BSP intends to pause on aggressive easing

“Our policy stance is that we will keep this policy for long until such time that we see economy growing at same pace as before at 6% to 6.5%, with unemployment at 5.5%,” Diokno said in an virtual interview.
STAR/ File

MANILA, Philippines — The Bangko Sentral ng Pilipinas (BSP) signaled on Wednesday a pause on its aggressive easing cycle that saw it pushing P2 trillion in liquidity to the financial system to facilitate economic activity battered by the health crisis.

Rate cuts and fresh reductions in mandated reserves will have to wait since BSP Governor Benjamin Diokno believes money supply is sufficient to bring the economy back to its pre-pandemic size by the first half of 2022. The statement comes less than a month ahead of the first policy meeting for 2021 on February 11. 

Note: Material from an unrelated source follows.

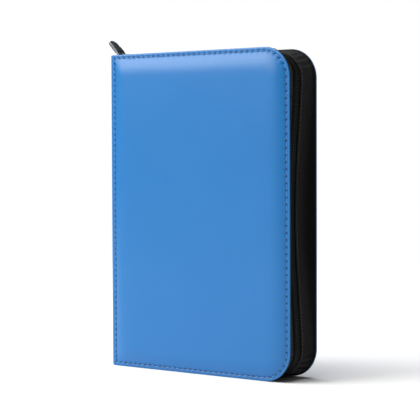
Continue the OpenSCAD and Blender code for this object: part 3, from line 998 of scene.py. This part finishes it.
def make_slider():
    """Slider body: two plates, the wedge between the coils, the back flange and a ridge on the crown."""
    half, length = 4.4, SLIDER_L
    shape = rounded([(0, -1.6), (1.8, -half), (length * 0.5, -half), (length - 0.8, -half + 1.1),
                     (length, -1.2), (length, 1.2), (length - 0.8, half - 1.1), (length * 0.5, half), (1.8, half),
                     (0, 1.6)], 1.2)
    origin = (SLIDER_X, ZIP_Y, 0)
    crown_plate = plate(shape, Z_CROWN, Z_CROWN + 1.0, 0.32)
    sole_plate = plate(shape, Z_SOLE - 1.0, Z_SOLE, 0.3)
    wedge = plate(rounded([(0.4, -0.35), (2.0, -0.6), (3.4, -0.2), (3.4, 0.2), (2.0, 0.6), (0.4, 0.35)], 0.2),
                  Z_SOLE - 0.4, Z_CROWN + 0.4, 0.05)
    flange = plate(rounded_box(2.0, length * 0.45, half - 0.95, half - 0.1, 0.2), Z_SOLE + 1.5, Z_CROWN + 0.3, 0.06)
    ridge = plate(rounded([(1.0, -2.2), (length - 2.4, -1.5), (length - 2.4, 1.5), (1.0, 2.2)], 0.8),
                  Z_CROWN + 0.9, Z_CROWN + 1.12, 0.1)
    parts = [shifted(p, origin) for p in (crown_plate, sole_plate, wedge, flange, ridge)]
    add_piece("slider_shell", joined(parts), "zip_metal", "zip_slider", "zip_metal", "zip_slider_body",
              sharp_deg=35)


def make_bail():
    """Arched bail over the slider."""
    z0, top = bail_low[2], bail_high[2]
    x0, x1 = bail_low[0] + 0.6, bail_high[0] - 0.6
    r = 1.1
    path = [(x0, z0 - 0.3), (x0, top - 0.5 - r)]
    path += [(x0 + r - r * math.cos(a), top - 0.5 - r + r * math.sin(a)) for a in np.linspace(0.3, math.pi / 2, 5)]
    path += [(x1 - r + r * math.sin(a), top - 0.5 - r + r * math.cos(a)) for a in np.linspace(0, math.pi / 2 - 0.3, 5)]
    path += [(x1, top - 0.5 - r), (x1, z0 - 0.3)]
    half_w, half_t = 0.88, 0.48
    section = rounded_box(-half_w, half_w, -half_t, half_t, 0.3, 3)
    rows = [[(x - tz * h, ZIP_Y + w, z + tx * h) for w, h in section]
            for (x, z), (tx, tz) in zip(path, directions(np.array(path)))]
    add_piece("slider_bail_arch", solid_sweep(rows), "zip_metal", "zip_slider", "zip_metal", "zip_slider_bail",
              sharp_deg=45)


def make_pull():
    """Pull tab: a pin under the bail, two arms, a stepped tab with a raised panel on each face and a round end."""
    pin_r, arm_in, half, tip_half, thick = 0.75, 1.2, 4.5, 4.0, 2.3
    window, neck, length = 5.0, 11.0, 17.8
    pin = tube([(0, y, 0) for y in (-half, -half + 0.2, -1.0, 1.0, half - 0.2, half)],
               [pin_r * 0.8, pin_r, pin_r, pin_r, pin_r, pin_r * 0.8], 16, (0, 0, 1))
    arms = [plate(rounded_box(-window - 0.6, 0.55, side * arm_in, side * half, 0.5, 3), -pin_r, pin_r, 0.25)
            for side in (-1, 1)]
    centre = -length + tip_half
    frame_width = 1.3
    end, inner_end = ([(centre - r * math.sin(a), r * math.cos(a)) for a in np.linspace(0, math.pi, count)]
                      for r, count in ((tip_half, 17), (tip_half - frame_width, 13)))
    outline = [(-window, -half), (-window, half), (-neck + 0.7, half), (-neck, tip_half), *end, (-neck, -tip_half),
               (-neck + 0.7, -half)]
    tab = plate(outline, -thick / 2, thick / 2, 0.38)
    raised = [(-window - 1.6, -tip_half + frame_width), (-window - 1.6, tip_half - frame_width), *inner_end]
    panels = [plate(rounded(raised, 0.3, 2), thick / 2 - 0.05, thick / 2 + 0.14, 0.08),
              plate(rounded(raised, 0.3, 2), -thick / 2 - 0.14, -thick / 2 + 0.05, 0.08)]
    parts = [turned(shifted(p, PIN), PIN, PULL_ANGLE) for p in (pin, *arms, tab, *panels)]
    add_piece("pull_tab_metal", joined(parts), "pull_metal", "zip_pull", "pull_metal", "zip_pull_tab",
              sharp_deg=35)


# -------- leaves and binding

def film_outline(x0, x1, z0, z1):
    """Front of one card pocket, with a thumb cut in the middle of its open side."""
    middle, cut = (z0 + z1) / 2, 7.0
    arc = [(x0 + 0.75 * cut * math.sin(a), middle - cut * math.cos(a)) for a in np.linspace(0, math.pi, 13)]
    return rounded_box(x0, x1, z0, z1, 2.0, 4) + arc[::-1]


def flat_sheet(outline, y0, y1):
    """A thin solid from an outline in X and Z, between two places in Y."""
    count = len(outline)
    points = [(x, y, z) for y in sorted((y0, y1)) for x, z in outline]
    faces = [tuple(range(count)), tuple(range(count, 2 * count))[::-1]]
    faces += [(i, (i + 1) % count, count + (i + 1) % count, count + i) for i in range(count)]
    return np.array(points, float), faces


def make_pockets(leaf):
    """Clear pocket fronts on both faces of a leaf, and the welded ribs between them."""
    low, high = box_mm(f"{leaf}_pockets")
    sheet_low, sheet_high = box_mm(f"{leaf}_sheet")
    y = (low[1] + high[1]) / 2
    skin, film = (sheet_high[1] - sheet_low[1]) / 2, 0.12
    width, height, gap = 66.0, 95.0, 2.0
    films, welds = [], []
    for face in (-1, 1):
        y0, y1 = y + face * (skin + 0.06), y + face * (skin + 0.06 + film)
        for column in (0, 1):
            x0 = low[0] + column * (width + gap)
            for row in (0, 1):
                z0 = low[2] + row * (height + gap)
                outline = film_outline(x0 + 0.2, x0 + width - 0.2, z0 + 0.2, z0 + height - 0.2)
                films.append(flat_sheet(outline, y0, y1))
        rib = (y + face * skin, y + face * (skin + 0.3))
        spans = [(low[0] - 1.2, high[0], z - 0.6, z + 0.6) for z in
                 (low[2] - 0.2, low[2] + height + gap / 2, high[2] + 0.2)]
        spans += [(x - 0.6, x + 0.6, low[2] - 0.8, high[2] + 0.8) for x in
                  (low[0] + width + gap / 2, high[0] + 0.4)]
        welds += [flat_sheet(rounded_box(*span, 0.4, 2), *rib) for span in spans]
    add_piece(f"{leaf}_clear_fronts", joined(films), "film", leaf, "clear_pocket", f"{leaf}_pockets")
    add_piece(f"{leaf}_welds", joined(welds), "sheet", leaf, "leaf_sheet")


def make_binding_stitches():
    """Stitches that hold the binding to the spine, in two rows."""
    low, high = box_mm("page_binding_stitching")
    parts = []
    pitch = 4.0
    count = int((high[2] - low[2]) / pitch)
    for y in (low[1] + 0.3, high[1] - 0.3):
        for k in range(count):
            z = low[2] + k * pitch
            t = np.linspace(-1, 1, 5)
            path = [(low[0] + 0.2 * (1 - a ** 4) + 0.06, y + 0.08 * a, z + 2 + 1.7 * a) for a in t]
            parts.append(tube(path, [0.14, 0.24, 0.27, 0.24, 0.14], 6, (1, 0, 0)))
    add_piece("binding_stitches", joined(parts), "black_thread", "spine", "black_thread",
              "page_binding_stitching", sharp_deg=60)


# -------- building

for cover in SIDE_NAMES.items():
    for make in (make_skin, make_padding, make_lining, make_border_seam, make_fold, make_hinge_lining,
                 make_gusset, make_tape, make_coil):
        make(*cover)
for make in (make_spine, make_head_lining, make_slider, make_bail, make_pull, make_binding_stitches):
    make()
for number in range(1, 13):
    make_pockets(f"leaf_{number:02d}")

CAD_LOOKS = {
    "spine_board": "board", "front_cover_board": "board", "back_cover_board": "board",
    "spine_lining": "lining", "page_binding_comb": "binding", "zip_bottom_stop": "zip_metal",
    "zip_lock_spring": "spring", **{f"leaf_{n:02d}_sheet": "sheet" for n in range(1, 13)},
}
for node, look in CAD_LOOKS.items():
    node_mesh = frame["nodes"][node].data
    node_mesh.materials.clear()
    node_mesh.materials.append(MAT[look])


# -------- floor and light

MIDDLE, KEY_AT = (0.08, 0.0, 0.13), (-0.76, -0.94, 0.90)


def make_floor():
    """A round pale floor that ends where it is still as bright as the background."""
    radius, sides = 1250.0, 96
    turns = np.arange(sides) * 2 * math.pi / sides
    points = np.column_stack([X_FORE / 2 + radius * np.cos(turns), radius * np.sin(turns), np.zeros(sides)])
    floor = make_piece("floor", (points, [tuple(range(sides))]), "floor")
    floor.location.z = -0.0002


def add_light(name, kind, power, **settings):
    data = bpy.data.lights.new(name, kind)
    data.energy = power
    for key, value in settings.items():
        setattr(data, key, value)
    light = bpy.data.objects.new(name, data)
    link(light)
    return light


def make_lights():
    """A soft box that faces the binder, and a wide soft light from far overhead."""
    key = add_light("key", "AREA", 25, shape="RECTANGLE", size=1.3, size_y=0.90)
    key.location = KEY_AT
    key.rotation_euler = (Vector(MIDDLE) - Vector(KEY_AT)).to_track_quat("-Z", "Y").to_euler()
    overhead = add_light("overhead", "SUN", 2.8, angle=math.radians(50))
    overhead.rotation_euler = (math.radians(5), math.radians(-10), 0)


def make_world(strength):
    """A white background for the camera, and only a weak fill light from it for everything else."""
    world = bpy.data.worlds.new("studio")
    world.use_nodes = True
    tree = world.node_tree
    background = tree.nodes["Background"]
    background.inputs["Color"].default_value = (1, 1, 1, 1)
    background.inputs["Strength"].default_value = strength
    path = tree.nodes.new("ShaderNodeLightPath")
    level = tree.nodes.new("ShaderNodeMapRange")
    level.inputs["To Min"].default_value, level.inputs["To Max"].default_value = strength, 1.0
    tree.links.new(path.outputs["Is Camera Ray"], level.inputs["Value"])
    tree.links.new(level.outputs["Result"], background.inputs["Strength"])
    bpy.context.scene.world = world


make_floor()
make_world(0.10)
make_lights()
bpy.context.scene.view_settings.view_transform = "Standard"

“Our policy stance is that we will keep this policy for long until such time that we see economy growing at same pace as before at 6% to 6.5%, with unemployment at 5.5%,” Diokno said in an virtual interview.

In addition, he said: “At the moment, there is ample liquidity so I don’t see any cut to reserve requirements at this time. Maybe things will change once the economy starts recovering.”

Diokno’s statements meant a follow through to the 200 basis point cut each to the benchmark overnight borrowings rate and bank’s reserves is not looming anytime soon. That indicates monetary support to the economy weakened by the pandemic will be limited to just the lagged effects of previous decisions that typically take up to 18 months to materialize.

But Nicholas Antonio Mapa, senior economist at ING Bank in Manila, believes it would not take long until Diokno, and his six colleagues at the Monetary Board, act again by the second quarter. “The economy is in need of a jump start as the engines of growth have been idle for so long,” Mapa said in an email.

“No amount of turning on the key or stepping on the gas will help with the car that was once the fastest in the region in need of a decent push from behind,” he said. 

Indeed, it would be a difficult climb back up to 6.5-7.5% growth this year as projected by the government, coming from a contraction of as much as 9.5% in 2020. But Diokno believes recovery started as early as the fourth quarter of last year which should be better than all the previous three quarters. Gross domestic product contracted by 10% as of September.

He said the central bank succeeded in calming down market nerves through its speedy intervention. “I think the general consensus is we’ve done well,” he said.

By lowering rates, BSP hopes to bring down interest rates in loans, which in turn should encourage borrowers to seek bank credit. The idea is this credit will be used to fund investments and other economic activities to boost growth.

Reducing reserves, meanwhile, grants lenders additional funds to lend. Diokno said for every 1 percentage point of cut in reserves, BSP releases additional P100 billion to lenders. That meant that last year, P200 billion was freed up.

For Mapa, BSP has already exhausted its moves. “Rate cuts and liquidity infusions indeed are helpful to generate and provide an environment conducive for an economic rebound but Growth will likely only return if these monetary actions are complemented by real economy spending stimulus,” he said.